The maiden forum, tagged, Southeast Health Summit, with the theme, “Achieving Universal Health Coverage and Healthy Lives,” put together by Health System Forum, Nigeria, which drew stakeholders from the five states of the zone, also identified absence of structures, inability to maintain existing health facilities, poor staffing and remunerations as some of the challenges facing the health sector in the zone.
The various speakers noted that the South East would continue to lag behind as far as it continues to build structures without systems and more hospitals while the existing ones are poorly maintained.
The forum also observed inadequate equipment or staff in the various states. Chairman, Medical and Dental Council of Nigeria, Prof Jonathan Azubuike, who spoke on regulations for healthcare practitioners, stated that medical practitioners should conduct themselves in a manner befitting the profession.
He decried proliferation of hospitals by governments without putting corresponding facilities for effective healthcare in place. He stressed that the zone was replete with facilities that could not solve emergencies.
A Permanent Secretary in Imo State, Dr John Ihebereme, who further buttressed the issue, called attention to the model being practised in Jigawa State, where the state government had not committed resources to building new health facilities for some time now.
He said that government had rather over the years maintained and equipped existing healthcare facilities, stressing that the idea has serious impacted on the development of the health care system of the state. “They tried to optimise their existing health facilities by ensuring that they had adequate staff, they restructured their health under one roof (Primary Health) and they also embraced the district health system, which is called the consumer.
They are beginning to see a lot of improvement in health care even at the district level and things are moving as expected.

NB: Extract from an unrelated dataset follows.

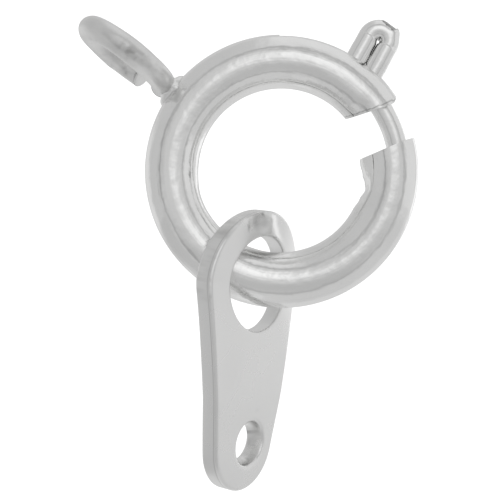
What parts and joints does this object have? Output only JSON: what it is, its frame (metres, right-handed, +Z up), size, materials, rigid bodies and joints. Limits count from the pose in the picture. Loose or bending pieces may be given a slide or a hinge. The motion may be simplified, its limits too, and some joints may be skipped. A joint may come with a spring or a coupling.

So it is a significant story,” he said.
He stated that Imo State government had decided to build a specialist hospital in each of the local governments of the state following her belief that health was primary, adding that it was cheaper than rehabilitating existing structures which had gone terribly bad or was not in existence.
Executive Director of the Healthcare Development Agency in Abia State, Dr Chukwuemeka Oluoha, said that the state had taken steps to set up primary healthcare board to superintend her healthy activities, explaining that it was a prerequisite of the national health act. He therefore called on other states of the zone to emulate the Abia example.
He said with its realisation, the state was ready to receive grants and access funds from the National Healthcare Development Agency to boost her activities, stressing that healthcare system had been refocused in the state.
A national Programme Manager and Technical Adviser in the Ministry of Health, Dr Ibrahim Kana, had observed that Abia State by that effort was qualified to access as much as $5million from foreign partners to fund her health system and encouraged other states to follow suit.
A renowned Professor of Neurosurgery and Chief executive of Memfys Hospital for Neurosurgery, Enugu, Professor Samuel Ohaegbulam, spoke on the need for those in private practice to be focused, stressing that it was more beneficial to practise at a place than moving from place to place – whether private or government.